» Work to complete
Copy out, unchanged, every line from the start of the records to the line that contains "layer_share = 0.663; // [0.661:0.001:0.666]", and stop there.

» Dataset records
==*==
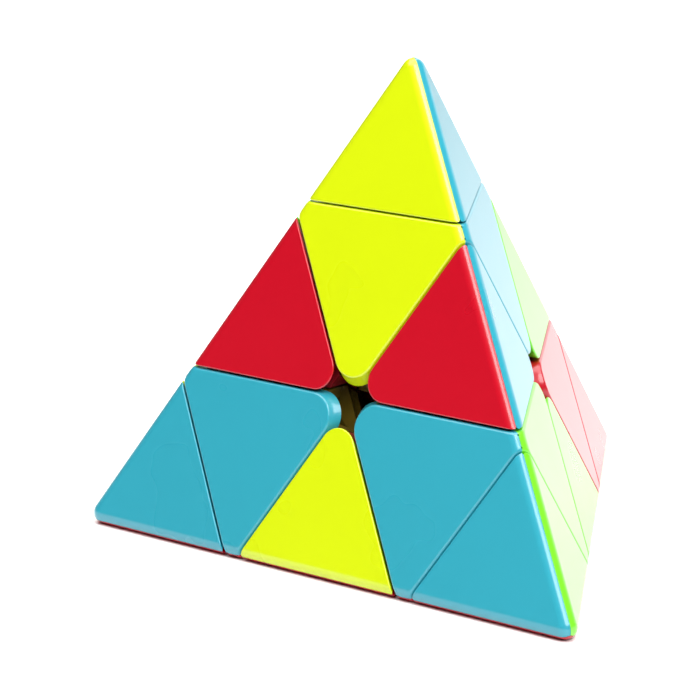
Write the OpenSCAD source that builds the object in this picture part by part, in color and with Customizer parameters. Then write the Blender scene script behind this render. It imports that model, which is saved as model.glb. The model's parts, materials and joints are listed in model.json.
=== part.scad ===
// Pyramid twisty puzzle: four tips, four corners and six edge pieces on a four-armed core.
// Lengths are in millimetres. The origin is the puzzle's centre, where the four turning axes meet.
// It rests on its base face, below the centre, and its top corner points up the Z axis.

/* [Body] */
// Edge of the pyramid before its edges and corners are rounded
edge = 102; // [98:1:108]
// Radius of the rounding along the pyramid's edges and at its four corners
round_r = 2.2; // [1.8:0.1:2.6]
// Gap between neighbouring pieces
gap = 0.4; // [0.3:0.05:0.5]
// Gap between a tip and its corner
tip_gap = 0.3; // [0.25:0.05:0.4]
// Where a tip is cut off, as a share of the edge from its corner
tip_share = 0.3245; // [0.322:0.0005:0.327]
// Where a turning layer ends, as a share of the edge from its corner
layer_share = 0.663; // [0.661:0.001:0.666]

/* [Tiles] */
// Thickness of the coloured tiles
tile_t = 2.2; // [2:0.1:2.4]
// Radius of the tile corners that meet at the middle of each face
inner_corner_r = 3.4; // [3:0.1:3.8]
// Radius of the tile corners near the pyramid's edges
outer_corner_r = 1.4; // [1.2:0.1:1.6]
// Wall thickness of the frames behind the tiles
wall = 1.8; // [1.6:0.1:2]
// Depth of the locating rim behind a tile
rim_depth = 1.2; // [1:0.1:1.4]
// Thickness of that rim
rim_t = 1; // [0.8:0.1:1.2]

/* [Mechanism] */
// Radius of the core's central ball
core_r = 7.2; // [6.8:0.1:7.4]
// Radius of each arm of the core
arm_r = 3.6; // [3.4:0.1:3.8]
// Inner radius of the feet of the edge pieces
foot_in_r = 9.2; // [9.1:0.1:9.5]
// Outer radius of the feet
foot_out_r = 11.6; // [11.4:0.1:11.8]
// Outer radius of the corner flanges that hold the feet down
flange_out_r = 14.5; // [14.4:0.1:14.6]
// Running clearance between the feet and the flanges
run_gap = 0.25; // [0.2:0.05:0.3]
// Height of a layer's underside among the feet, from the centre
foot_d = 4; // [3.9:0.1:4.3]
// Height of a layer's underside among the flanges and necks
neck_d = 6.2; // [6.1:0.1:6.3]

/* [Hardware] */
// Radius of the screw that holds a corner on its arm
screw_r = 1.45; // [1.35:0.05:1.5]
// Radius of the screw head and of the washer under it
head_r = 2.8; // [2.6:0.1:2.85]
// Radius of the spring wire
wire_r = 0.35; // [0.3:0.05:0.4]
// Number of turns in a spring
spring_turns = 5; // [4:1:5]

/* [Hidden] */
$fn = 72;

// Turning axes, from the centre to each corner. A face is named by the corner opposite it.
TOP = [0, 0, 1];
LEFT = [-sqrt(2 / 3), -sqrt(2) / 3, -1 / 3];
RIGHT = [sqrt(2 / 3), -sqrt(2) / 3, -1 / 3];
BACK = [0, 2 * sqrt(2) / 3, -1 / 3];
AXES = [TOP, LEFT, RIGHT, BACK];

// Pole of the balls that shape an edge piece, square to both of its turning axes
edge_pole = cross(LEFT, RIGHT);

// Plastic colours
YELLOW = [0.90, 0.94, 0.02];
RED = [0.82, 0.07, 0.14];
BLUE = [0.22, 0.68, 0.82];
GREEN = [0.55, 0.90, 0.25];

height = edge * sqrt(2 / 3);
face_d = height / 4;                       // centre to each face
corner_d = 3 * face_d;                     // centre to each sharp corner
tip_d = height * (3 / 4 - tip_share);      // centre to the cut between a tip and its corner
layer_d = height * (3 / 4 - layer_share);  // centre to the cut under a turning layer
side_gap = gap / 2;
seam = 0.03;                               // half the gap between tiles of one piece
overlap = 0.2;                             // how far joined shapes run into each other
fit_gap = 0.1;                             // clearance round a tile's rim
shaft_r = 1.5 * inner_corner_r;            // opening in the frames behind the middle of a face
big = 3 * edge;                            // larger than the whole puzzle

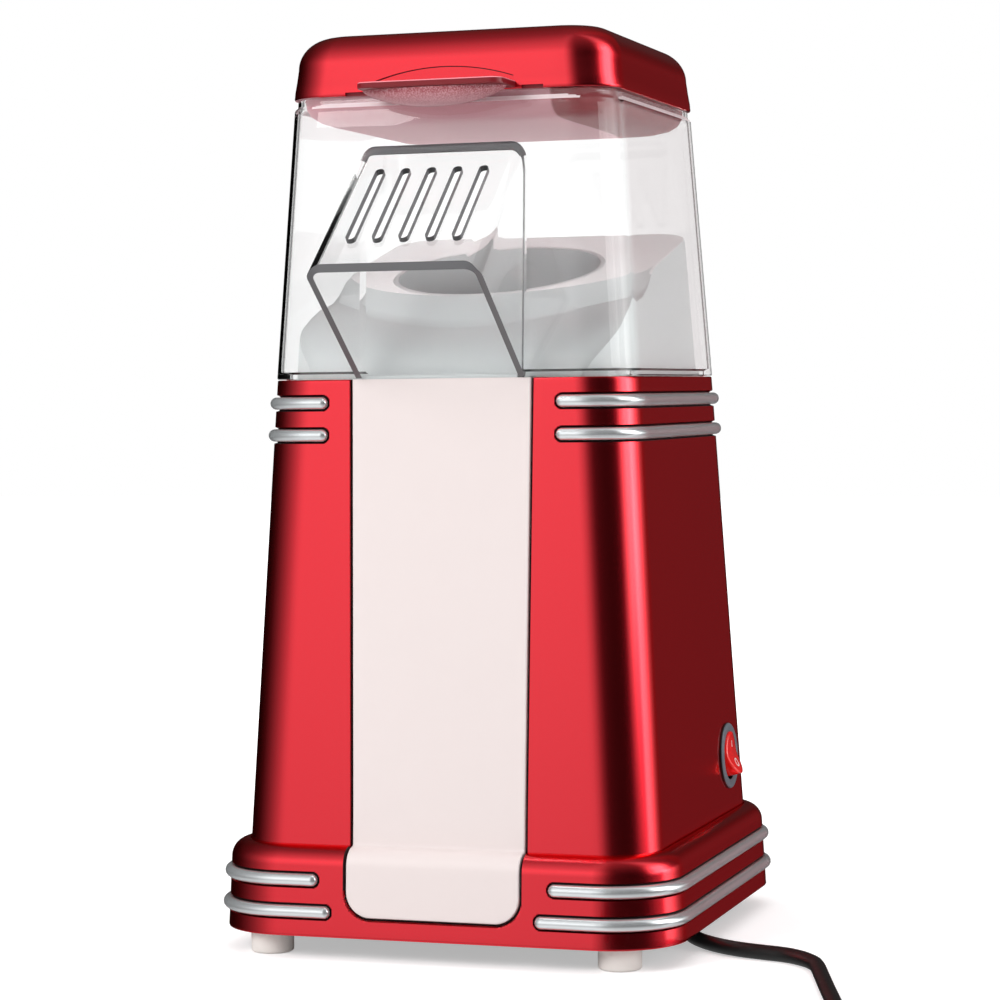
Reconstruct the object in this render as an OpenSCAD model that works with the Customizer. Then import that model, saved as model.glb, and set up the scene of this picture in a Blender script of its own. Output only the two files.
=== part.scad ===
// Hot-air popcorn maker: a square, tapering tower on a stepped base. A motor in the base drives a
// fan, the air passes a heater into an aluminium drum, and the popcorn leaves over a sloped deck
// and a slide under the chute hood. The clear cover lifts off, and a cup closes it at the top.

/* [Base] */
// Half of the width across the base at its lower edge
base_half = 80; // [78:0.5:84]
// Corner radius of the base
base_corner_r = 24.9; // [20:0.1:28]
// Height of the feet under the base
foot_h = 7.5; // [6:0.5:10]
// Height at which the side of the base starts to round inwards
base_side_top = 31; // [30.5:0.1:31.5]
// Radius of the rounded shoulder of the base
base_round_r = 6.2; // [6:0.1:6.4]
// Wall thickness of base and body
wall = 2.7; // [2.6:0.1:3]

/* [Body] */
// Half of the body's width where it enters the base
body_low_half = 72.06; // [71.5:0.02:72.1]
// Half of the body's width at its top edge
body_top_half = 63.66; // [63:0.02:64]
// Height of the body's top edge
body_top = 191.8; // [188:0.2:196]
// Corner radius of the body
body_corner_r = 17.4; // [15:0.1:20]

/* [Cover and cap] */
// Height of the cover's shoulder, where its neck starts
cover_top = 283; // [280:0.5:286]
// Half of the cover's width at its shoulder
cover_top_half = 57.9; // [57:0.1:59]
// Wall thickness of the clear parts
clear_wall = 2; // [1.8:0.1:2.2]
// Height of the top of the cap
cap_top = 307.7; // [305:0.5:312]
// Half of the cap's width at its lower edge
cap_half = 56.9; // [56:0.1:57.5]
// Reach of the cap's tab in front of the body's axis
tab_reach = 74.6; // [70:0.1:78]

/* [Chute] */
// Half of the width across the chute hood
hood_half = 29.4; // [28:0.1:30]
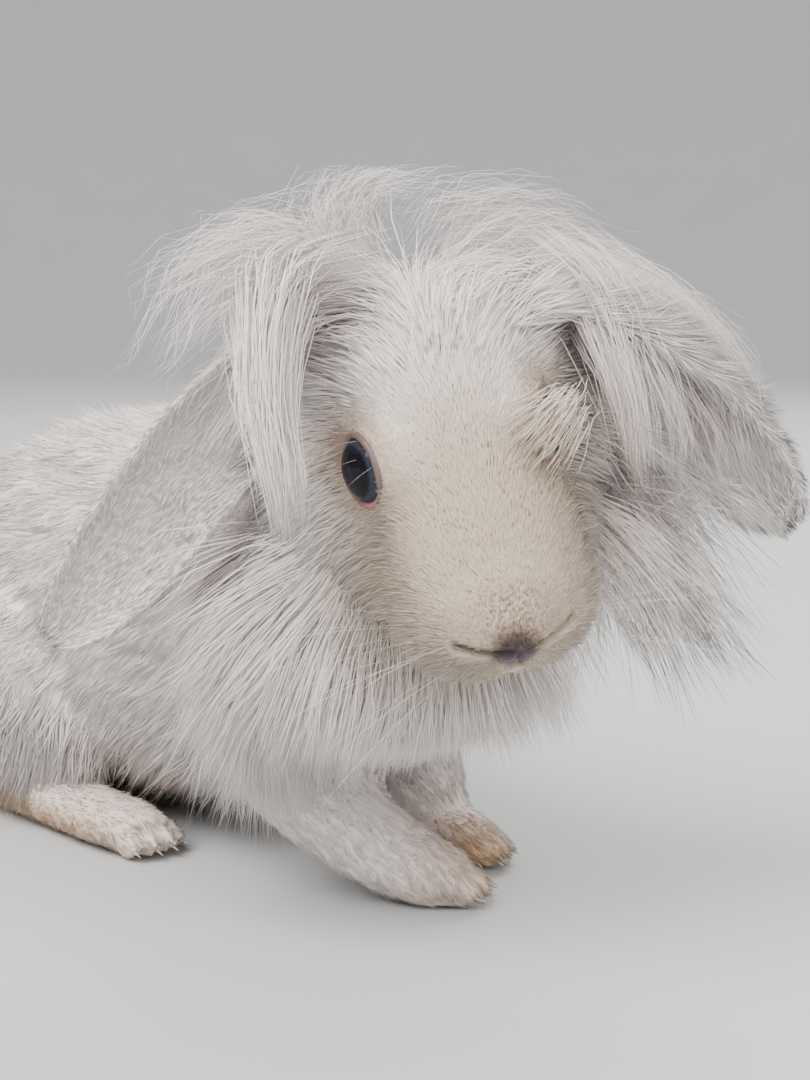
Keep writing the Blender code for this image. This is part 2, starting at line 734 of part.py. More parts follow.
def ear_locks(stations, rng):
    """Wool on the ear's back, that stands off its upper side and lies towards the tip."""
    middle = [Vector(s[0]) * MM for s in stations]
    run = distances_along(middle)
    first, last, count = EAR_LOCKS
    found = []
    for k in range(count):
        at = run[-1] * (first + (last - first) * k / (count - 1))
        root, after, mouth, back = (flowing_points(run, rows, [at + step])[0] for rows, step in (
            (middle, 0), (middle, 4 * MM), ([Vector(s[1]) for s in stations], 0),
            ([Vector((s[3], 0, 0)) * MM for s in stations], 0)))
        along = (after - root).normalized()
        mouth = (mouth - along * mouth.dot(along)).normalized()
        root = root - mouth * (back.x - 1.5 * MM)
        line = [root]
        for step in range(6):
            lift = 0.75 - 0.2 * step + rng.uniform(-0.05, 0.05)
            line.append(line[-1] + (along - mouth * lift).normalized() * 5 * MM * rng.uniform(0.85, 1.1))
        found.append(lock(line, root + mouth * 20 * MM, 11 * MM, 2.4 * MM))
    return found


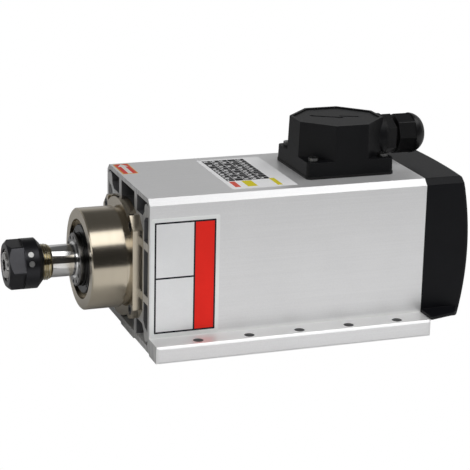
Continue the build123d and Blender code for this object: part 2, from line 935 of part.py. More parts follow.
==*==
» Expected output
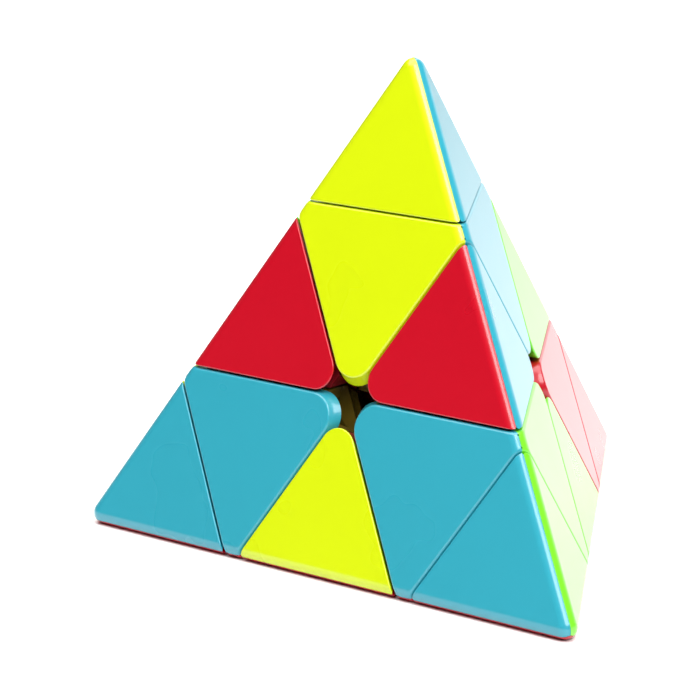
Write the OpenSCAD source that builds the object in this picture part by part, in color and with Customizer parameters. Then write the Blender scene script behind this render. It imports that model, which is saved as model.glb. The model's parts, materials and joints are listed in model.json.
=== part.scad ===
// Pyramid twisty puzzle: four tips, four corners and six edge pieces on a four-armed core.
// Lengths are in millimetres. The origin is the puzzle's centre, where the four turning axes meet.
// It rests on its base face, below the centre, and its top corner points up the Z axis.

/* [Body] */
// Edge of the pyramid before its edges and corners are rounded
edge = 102; // [98:1:108]
// Radius of the rounding along the pyramid's edges and at its four corners
round_r = 2.2; // [1.8:0.1:2.6]
// Gap between neighbouring pieces
gap = 0.4; // [0.3:0.05:0.5]
// Gap between a tip and its corner
tip_gap = 0.3; // [0.25:0.05:0.4]
// Where a tip is cut off, as a share of the edge from its corner
tip_share = 0.3245; // [0.322:0.0005:0.327]
// Where a turning layer ends, as a share of the edge from its corner
layer_share = 0.663; // [0.661:0.001:0.666]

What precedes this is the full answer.